Sementara itu, Ustaz Muhammad Nur Maulana, yang selama ini berdakwah melalui program televisi "Islam Itu Indah", memandang positif poin-poin dari nota kesepahaman tersebut. Selama ini pun dia mengaku telah bekerjasama dengan Kemenag terkait konten-konten yang akan dibawa ke dalam materi dakwah.
"Kalau kita kan sudah bekerjasama dengan Kemenag, jadi semua konten, semuanya, dilaporin (ke Kemenag). Dari dulu program "Islam Itu Indah" sudah bekerjasama dan diawasi oleh Kemenag, KPI, dan semuanya. Meski ada MoU seperti itu kan kami sudah lebih dulu. Justru kami yang minta diawasi. Aman kok," katanya.

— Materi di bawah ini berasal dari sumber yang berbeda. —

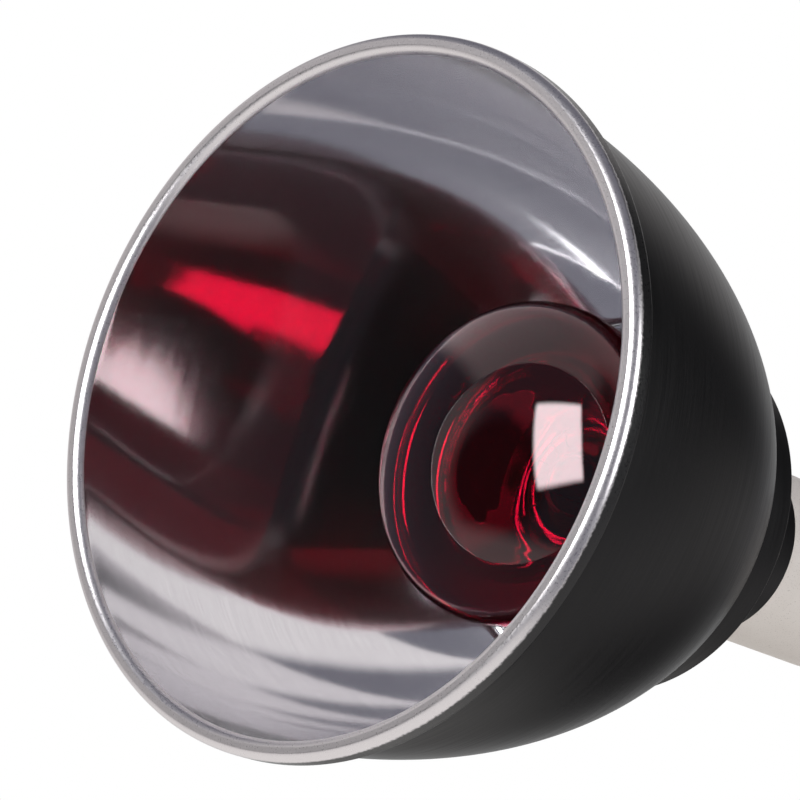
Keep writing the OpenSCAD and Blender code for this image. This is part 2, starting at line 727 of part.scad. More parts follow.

Ustaz Maulana mengatakan, yang terpenting dalam berdakwah di antaranya jangan sampai mrngandung SARA dan hal-hal negatif lainnya. "Kalau saya Alhamdulillah yah, kan kita berada di negara tentu ada aturan-aturannya, dan memang kan jangan sampai kita mengandung SARA dan sebagainya," ucap dia.
Terkait dai pemulu yang perlu diuji dan disertifikasi, Ustaz Maulana menilai hal demikian memang harus dilakukan. Sebab, seorang dai itu mewakili umat Muslim sehingga sudah sepatutnya dai-dai yang muncul di hadapan publik punya kompetensi yang mumpuni di bidang keagamaan.
"Semua kan harus begitu. Bagus, kan (dai itu) mewakili umat. Aman enggak ada masalah. Dan mungkin sebenarnya bukan diseleksi, karena kan kalau di pesantren itu ada pelatihan dakwah, aman kok," imbuh dia.